▶ [SUPPLIED RECORDS]
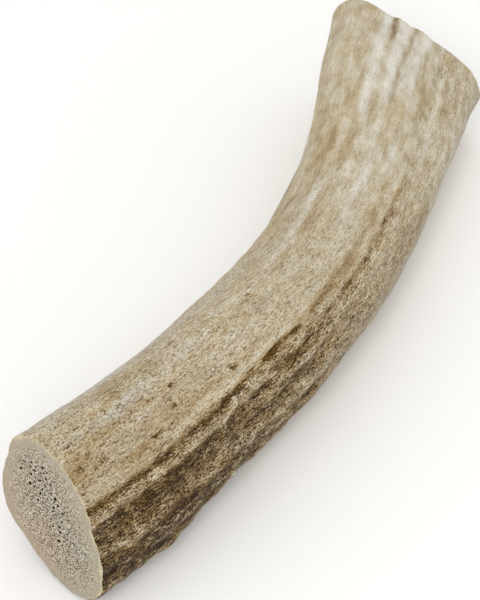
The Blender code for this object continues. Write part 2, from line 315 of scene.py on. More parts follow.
# Stained and bleached lines, and one band of painted reflection: change of tone, change of the colour's
# strength, half width in millimetres, and the route.
TONE_LINES = (
    (-0.24, 0.06, 1.3, ((-0.10, 40), (0.03, 41), (0.10, 43.5), (0.21, 43), (0.32, 47))),
    (-0.15, 0.05, 1.1, ((0.28, 45.5), (0.36, 49), (0.43, 51.5))),
    (-0.14, 0.0, 1.0, ((0.40, 51.5), (0.50, 53.5), (0.60, 55), (0.66, 56.5))),
    (-0.11, 0.02, 2.2, ((-0.10, 30), (0.10, 33), (0.20, 35), (0.27, 37))),
    (0.0, 0.04, 2.8, ((-0.10, 36), (0.10, 39), (0.22, 41), (0.34, 44), (0.44, 47))),
    (-0.06, 0.08, 2.2, ((0.26, 42), (0.34, 44.5), (0.46, 48.5), (0.58, 50))),
    (-0.11, 0.0, 2.2, ((0.24, 29), (0.30, 31), (0.36, 33), (0.41, 35.5), (0.46, 38))),
    (-0.18, 0.1, 1.0, ((0.42, 37), (0.50, 39), (0.58, 40.5), (0.66, 41.5), (0.74, 44))),
    (0.08, 0.06, 1.8, ((0.28, 21), (0.34, 24), (0.42, 26), (0.48, 28))),
    (-0.12, 0.0, 1.9, ((0.25, 10), (0.32, 11.5), (0.38, 14), (0.44, 16))),
    (0.05, 0.0, 2.2, ((-0.10, -3), (0.06, -2), (0.13, 1), (0.22, 3), (0.34, 4), (0.46, 4))),
    (-0.12, 0.0, 1.7, ((-0.10, -12), (0.06, -11), (0.12, -8), (0.22, -8), (0.32, -10), (0.44, -11))),
    (0.13, -0.15, 0.5, ((-0.10, -13.5), (0.08, -13), (0.16, -11), (0.26, -11.5), (0.36, -12.5))),
    (0.13, -0.15, 0.5, ((-0.10, -18.5), (0.08, -18), (0.20, -16.5), (0.36, -17.5))),
    (-0.12, 0.0, 2.4, ((-0.10, -20), (0.15, -19), (0.32, -19))),
    (-0.10, 0.0, 1.3, ((-0.10, -27), (0.15, -26), (0.32, -25), (0.52, -29))),
    (-0.08, 0.0, 1.5, ((-0.10, -46), (0.22, -44), (0.45, -50), (0.72, -47))),
    (-0.07, 0.05, 0.8, ((-0.10, 61), (0.14, 60), (0.22, 59.5), (0.30, 60), (0.40, 63))),
    (-0.05, 0.0, 1.2, ((-0.10, 70), (0.08, 70), (0.20, 69))),
    (-0.04, 0.0, 1.0, ((0.24, 91), (0.34, 93.5), (0.46, 98), (0.56, 101), (0.64, 101.5))),
    (-0.04, 0.0, 1.6, ((0.20, 124), (0.45, 129), (0.62, 136), (0.84, 138))),
    (-0.14, 0.0, 0.6, ((0.78, 84), (0.89, 83.5), (0.93, 81.8), (0.96, 80.5), (1.00, 79), (1.10, 76))),
    (-0.07, 0.0, 0.9, ((0.74, 93), (0.84, 96.5), (0.94, 98), (1.10, 104))),
    (-0.16, 0.0, 0.7, ((0.92, 98), (0.96, 99), (0.98, 101), (1.10, 106))),
    (0.12, -0.20, 2.2, ((0.80, 89), (0.86, 90), (0.92, 89), (0.97, 88), (1.10, 88))),
    (0.11, -0.20, 1.5, ((0.76, 101.5), (0.82, 103.5), (0.88, 104.5), (0.94, 106), (1.10, 111))),
    (0.11, -0.20, 2.4, ((0.83, 76.5), (0.90, 74), (0.95, 70), (1.00, 64), (1.10, 58))),
    (0.05, -0.15, 1.0, ((0.54, 75), (0.62, 78), (0.70, 80.5), (0.78, 86))),
    (0.07, -0.20, 1.0, ((0.40, 105), (0.50, 107.5), (0.58, 108.5), (0.68, 109))),
    (0.04, -0.10, 1.4, ((0.58, 90), (0.64, 91), (0.72, 94), (0.80, 95))),
    (0.05, 0.0, 1.2, ((0.78, 34), (0.86, 33), (0.94, 35))),
    (0.05, 0.0, 1.6, ((0.14, 52), (0.24, 53), (0.36, 57), (0.50, 60))),
    # Painted reflection: the colour is drawn greyer just below the bend's outside on the flared half, for
    # the pale floor's light on it.
    (0.0, -0.25, 2.6, ((0.44, -11), (0.70, -10), (1.10, -9))),
    (-0.08, 0.0, 1.7, ((-0.10, 150), (0.25, 153), (0.48, 149), (0.70, 156))),
    (-0.09, 0.0, 1.8, ((0.06, 176), (0.38, 172), (0.64, 178), (1.10, 171))),
    (-0.10, 0.0, 1.6, ((-0.10, 203), (0.30, 198), (0.58, 205), (0.90, 201))),
    (-0.08, 0.0, 1.9, ((0.20, 226), (0.52, 231), (0.78, 228), (1.10, 234))),
    (-0.08, 0.0, 1.6, ((0.16, 262), (0.42, 257), (0.70, 262), (0.98, 258))),
)

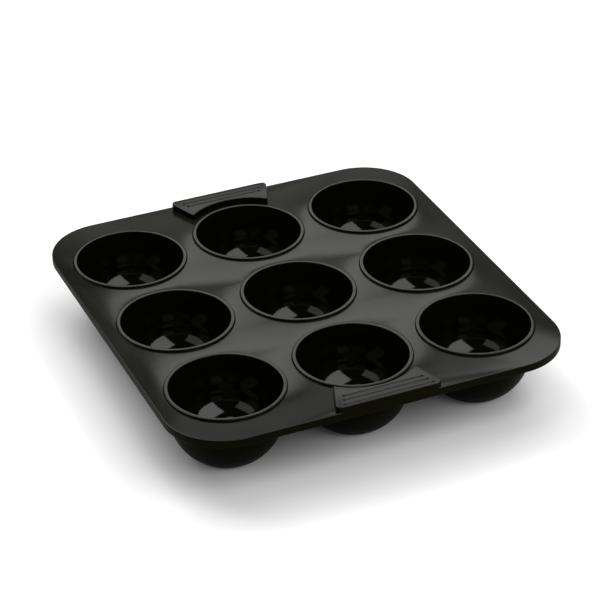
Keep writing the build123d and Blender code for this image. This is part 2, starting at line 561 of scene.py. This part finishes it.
def steel(name, finish):
    """Drawn steel wire, with faint marks and patches."""
    material, tree, shader = new_material(name)
    vector = coordinates(tree)
    marks = noise(tree, vector, (-900, 0), *STEEL_MARKS)
    patches = noise(tree, vector, (-900, 300), *STEEL_PATCHES)
    shade = [part * STEEL_SHADE for part in finish.steel]
    mixed = blend(tree, patches, (-300, 250), finish.steel, shade)
    tree.links.new(mixed, shader.inputs["Base Color"])
    tree.links.new(
        spread(tree, marks, (-600, 0), NOISE_RANGE, STEEL_ROUGHNESS), shader.inputs["Roughness"]
    )
    shader.inputs["Metallic"].default_value = 1.0
    raised = bump(tree, marks, (-300, -150), *MARKS_BUMP)
    tree.links.new(raised.outputs["Normal"], shader.inputs["Normal"])
    return material


def paper(name, finish):
    """The pale paper of the floor."""
    material, tree, shader = new_material(name)
    fibre = noise(tree, coordinates(tree), (-900, 0), *FLOOR_FIBRE)
    tree.links.new(
        spread(tree, fibre, (-600, 0), NOISE_RANGE, FLOOR_ROUGHNESS), shader.inputs["Roughness"]
    )
    shader.inputs["Base Color"].default_value = (*finish.floor, 1.0)
    shader.inputs["Specular IOR Level"].default_value = FLOOR_GLOSS
    return material


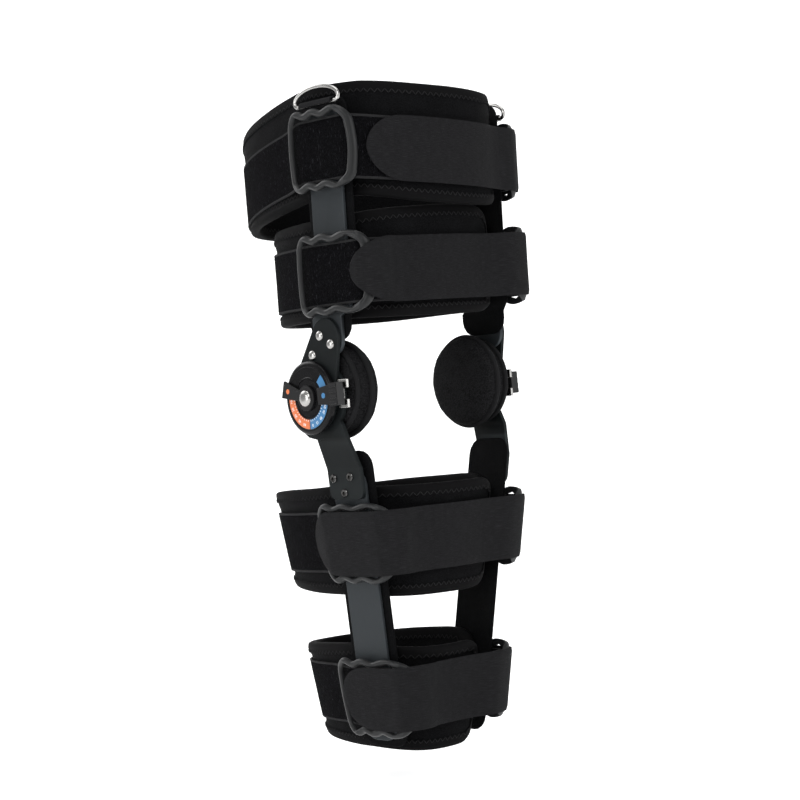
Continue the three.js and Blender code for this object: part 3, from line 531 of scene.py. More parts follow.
class Nodes:
    """A short way to add and link the nodes of one material."""

    def __init__(self, name):
        self.material = bpy.data.materials.new(name)
        self.material.use_nodes = True
        self.tree = self.material.node_tree
        self.shader = self.tree.nodes["Principled BSDF"]

    def add(self, kind, inputs=None, **settings):
        node = self.tree.nodes.new(kind)
        for key, value in settings.items():
            setattr(node, key, value)
        for key, value in (inputs or {}).items():
            self.set(node.inputs[key], value)
        return node

    def set(self, socket, value):
        if isinstance(value, bpy.types.NodeSocket):
            self.tree.links.new(value, socket)
        else:
            socket.default_value = value

    def math(self, operation, a, b=0.0):
        node = self.add("ShaderNodeMath", operation=operation)
        self.set(node.inputs[0], a)
        self.set(node.inputs[1], b)
        return node.outputs[0]

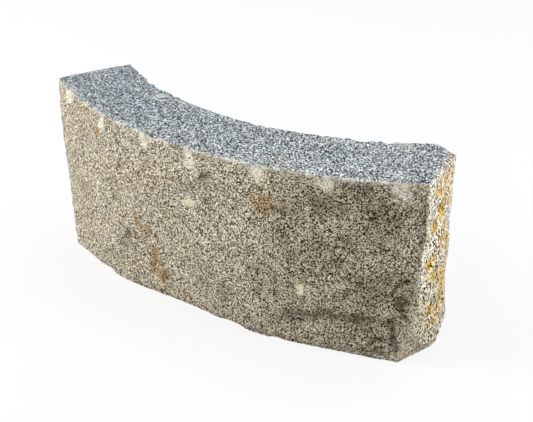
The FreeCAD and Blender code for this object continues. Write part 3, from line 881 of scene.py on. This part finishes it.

▶ [SHORT EXERCISE] Every line of the records above needs to be given again exactly.

▶ [REPLY]
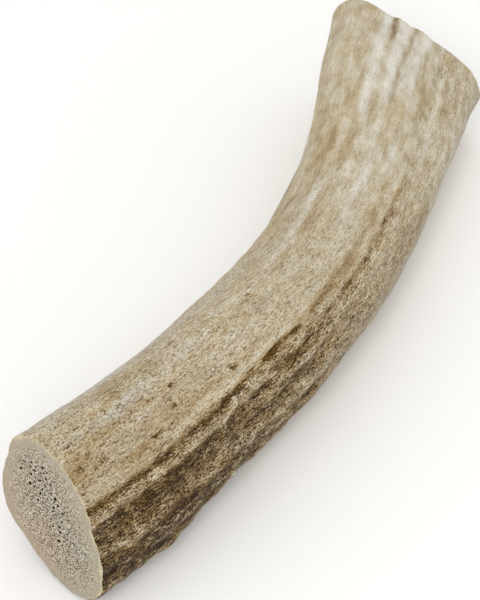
The Blender code for this object continues. Write part 2, from line 315 of scene.py on. More parts follow.
# Stained and bleached lines, and one band of painted reflection: change of tone, change of the colour's
# strength, half width in millimetres, and the route.
TONE_LINES = (
    (-0.24, 0.06, 1.3, ((-0.10, 40), (0.03, 41), (0.10, 43.5), (0.21, 43), (0.32, 47))),
    (-0.15, 0.05, 1.1, ((0.28, 45.5), (0.36, 49), (0.43, 51.5))),
    (-0.14, 0.0, 1.0, ((0.40, 51.5), (0.50, 53.5), (0.60, 55), (0.66, 56.5))),
    (-0.11, 0.02, 2.2, ((-0.10, 30), (0.10, 33), (0.20, 35), (0.27, 37))),
    (0.0, 0.04, 2.8, ((-0.10, 36), (0.10, 39), (0.22, 41), (0.34, 44), (0.44, 47))),
    (-0.06, 0.08, 2.2, ((0.26, 42), (0.34, 44.5), (0.46, 48.5), (0.58, 50))),
    (-0.11, 0.0, 2.2, ((0.24, 29), (0.30, 31), (0.36, 33), (0.41, 35.5), (0.46, 38))),
    (-0.18, 0.1, 1.0, ((0.42, 37), (0.50, 39), (0.58, 40.5), (0.66, 41.5), (0.74, 44))),
    (0.08, 0.06, 1.8, ((0.28, 21), (0.34, 24), (0.42, 26), (0.48, 28))),
    (-0.12, 0.0, 1.9, ((0.25, 10), (0.32, 11.5), (0.38, 14), (0.44, 16))),
    (0.05, 0.0, 2.2, ((-0.10, -3), (0.06, -2), (0.13, 1), (0.22, 3), (0.34, 4), (0.46, 4))),
    (-0.12, 0.0, 1.7, ((-0.10, -12), (0.06, -11), (0.12, -8), (0.22, -8), (0.32, -10), (0.44, -11))),
    (0.13, -0.15, 0.5, ((-0.10, -13.5), (0.08, -13), (0.16, -11), (0.26, -11.5), (0.36, -12.5))),
    (0.13, -0.15, 0.5, ((-0.10, -18.5), (0.08, -18), (0.20, -16.5), (0.36, -17.5))),
    (-0.12, 0.0, 2.4, ((-0.10, -20), (0.15, -19), (0.32, -19))),
    (-0.10, 0.0, 1.3, ((-0.10, -27), (0.15, -26), (0.32, -25), (0.52, -29))),
    (-0.08, 0.0, 1.5, ((-0.10, -46), (0.22, -44), (0.45, -50), (0.72, -47))),
    (-0.07, 0.05, 0.8, ((-0.10, 61), (0.14, 60), (0.22, 59.5), (0.30, 60), (0.40, 63))),
    (-0.05, 0.0, 1.2, ((-0.10, 70), (0.08, 70), (0.20, 69))),
    (-0.04, 0.0, 1.0, ((0.24, 91), (0.34, 93.5), (0.46, 98), (0.56, 101), (0.64, 101.5))),
    (-0.04, 0.0, 1.6, ((0.20, 124), (0.45, 129), (0.62, 136), (0.84, 138))),
    (-0.14, 0.0, 0.6, ((0.78, 84), (0.89, 83.5), (0.93, 81.8), (0.96, 80.5), (1.00, 79), (1.10, 76))),
    (-0.07, 0.0, 0.9, ((0.74, 93), (0.84, 96.5), (0.94, 98), (1.10, 104))),
    (-0.16, 0.0, 0.7, ((0.92, 98), (0.96, 99), (0.98, 101), (1.10, 106))),
    (0.12, -0.20, 2.2, ((0.80, 89), (0.86, 90), (0.92, 89), (0.97, 88), (1.10, 88))),
    (0.11, -0.20, 1.5, ((0.76, 101.5), (0.82, 103.5), (0.88, 104.5), (0.94, 106), (1.10, 111))),
    (0.11, -0.20, 2.4, ((0.83, 76.5), (0.90, 74), (0.95, 70), (1.00, 64), (1.10, 58))),
    (0.05, -0.15, 1.0, ((0.54, 75), (0.62, 78), (0.70, 80.5), (0.78, 86))),
    (0.07, -0.20, 1.0, ((0.40, 105), (0.50, 107.5), (0.58, 108.5), (0.68, 109))),
    (0.04, -0.10, 1.4, ((0.58, 90), (0.64, 91), (0.72, 94), (0.80, 95))),
    (0.05, 0.0, 1.2, ((0.78, 34), (0.86, 33), (0.94, 35))),
    (0.05, 0.0, 1.6, ((0.14, 52), (0.24, 53), (0.36, 57), (0.50, 60))),
    # Painted reflection: the colour is drawn greyer just below the bend's outside on the flared half, for
    # the pale floor's light on it.
    (0.0, -0.25, 2.6, ((0.44, -11), (0.70, -10), (1.10, -9))),
    (-0.08, 0.0, 1.7, ((-0.10, 150), (0.25, 153), (0.48, 149), (0.70, 156))),
    (-0.09, 0.0, 1.8, ((0.06, 176), (0.38, 172), (0.64, 178), (1.10, 171))),
    (-0.10, 0.0, 1.6, ((-0.10, 203), (0.30, 198), (0.58, 205), (0.90, 201))),
    (-0.08, 0.0, 1.9, ((0.20, 226), (0.52, 231), (0.78, 228), (1.10, 234))),
    (-0.08, 0.0, 1.6, ((0.16, 262), (0.42, 257), (0.70, 262), (0.98, 258))),
)

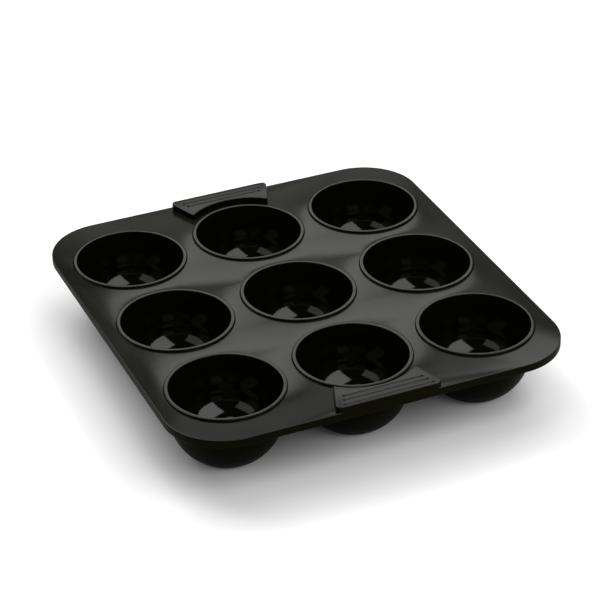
Keep writing the build123d and Blender code for this image. This is part 2, starting at line 561 of scene.py. This part finishes it.
def steel(name, finish):
    """Drawn steel wire, with faint marks and patches."""
    material, tree, shader = new_material(name)
    vector = coordinates(tree)
    marks = noise(tree, vector, (-900, 0), *STEEL_MARKS)
    patches = noise(tree, vector, (-900, 300), *STEEL_PATCHES)
    shade = [part * STEEL_SHADE for part in finish.steel]
    mixed = blend(tree, patches, (-300, 250), finish.steel, shade)
    tree.links.new(mixed, shader.inputs["Base Color"])
    tree.links.new(
        spread(tree, marks, (-600, 0), NOISE_RANGE, STEEL_ROUGHNESS), shader.inputs["Roughness"]
    )
    shader.inputs["Metallic"].default_value = 1.0
    raised = bump(tree, marks, (-300, -150), *MARKS_BUMP)
    tree.links.new(raised.outputs["Normal"], shader.inputs["Normal"])
    return material


def paper(name, finish):
    """The pale paper of the floor."""
    material, tree, shader = new_material(name)
    fibre = noise(tree, coordinates(tree), (-900, 0), *FLOOR_FIBRE)
    tree.links.new(
        spread(tree, fibre, (-600, 0), NOISE_RANGE, FLOOR_ROUGHNESS), shader.inputs["Roughness"]
    )
    shader.inputs["Base Color"].default_value = (*finish.floor, 1.0)
    shader.inputs["Specular IOR Level"].default_value = FLOOR_GLOSS
    return material


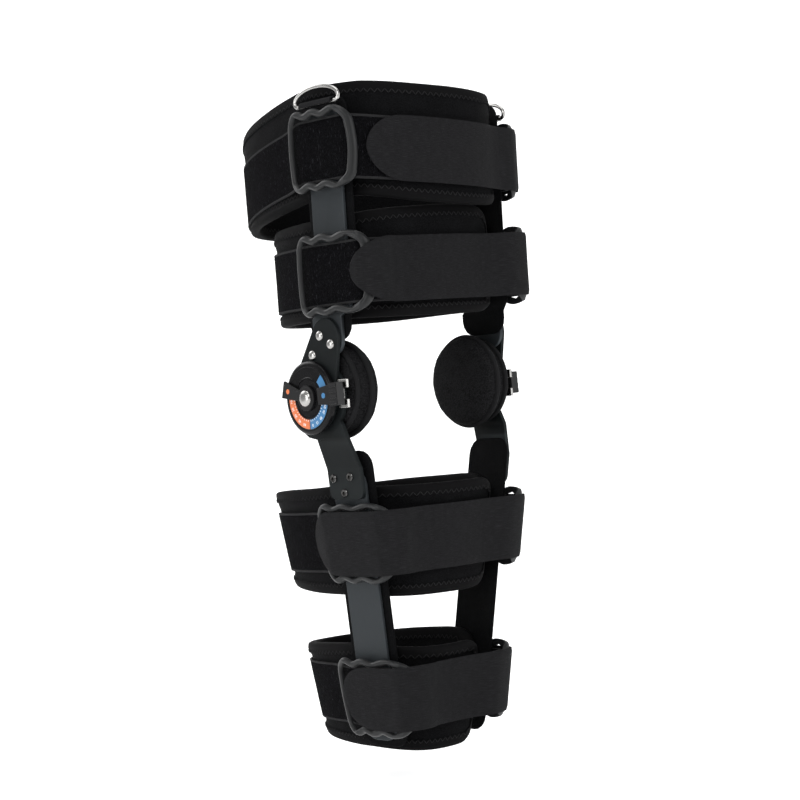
Continue the three.js and Blender code for this object: part 3, from line 531 of scene.py. More parts follow.
class Nodes:
    """A short way to add and link the nodes of one material."""

    def __init__(self, name):
        self.material = bpy.data.materials.new(name)
        self.material.use_nodes = True
        self.tree = self.material.node_tree
        self.shader = self.tree.nodes["Principled BSDF"]

    def add(self, kind, inputs=None, **settings):
        node = self.tree.nodes.new(kind)
        for key, value in settings.items():
            setattr(node, key, value)
        for key, value in (inputs or {}).items():
            self.set(node.inputs[key], value)
        return node

    def set(self, socket, value):
        if isinstance(value, bpy.types.NodeSocket):
            self.tree.links.new(value, socket)
        else:
            socket.default_value = value

    def math(self, operation, a, b=0.0):
        node = self.add("ShaderNodeMath", operation=operation)
        self.set(node.inputs[0], a)
        self.set(node.inputs[1], b)
        return node.outputs[0]

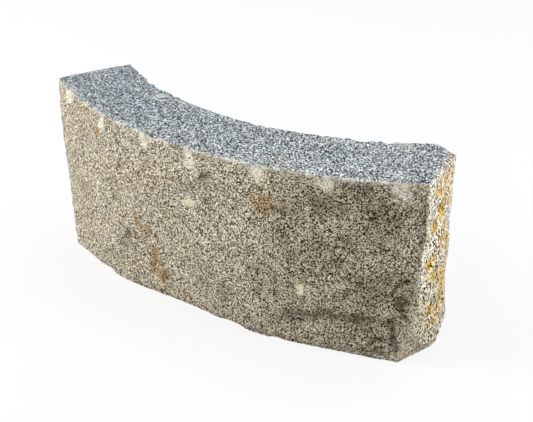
The FreeCAD and Blender code for this object continues. Write part 3, from line 881 of scene.py on. This part finishes it.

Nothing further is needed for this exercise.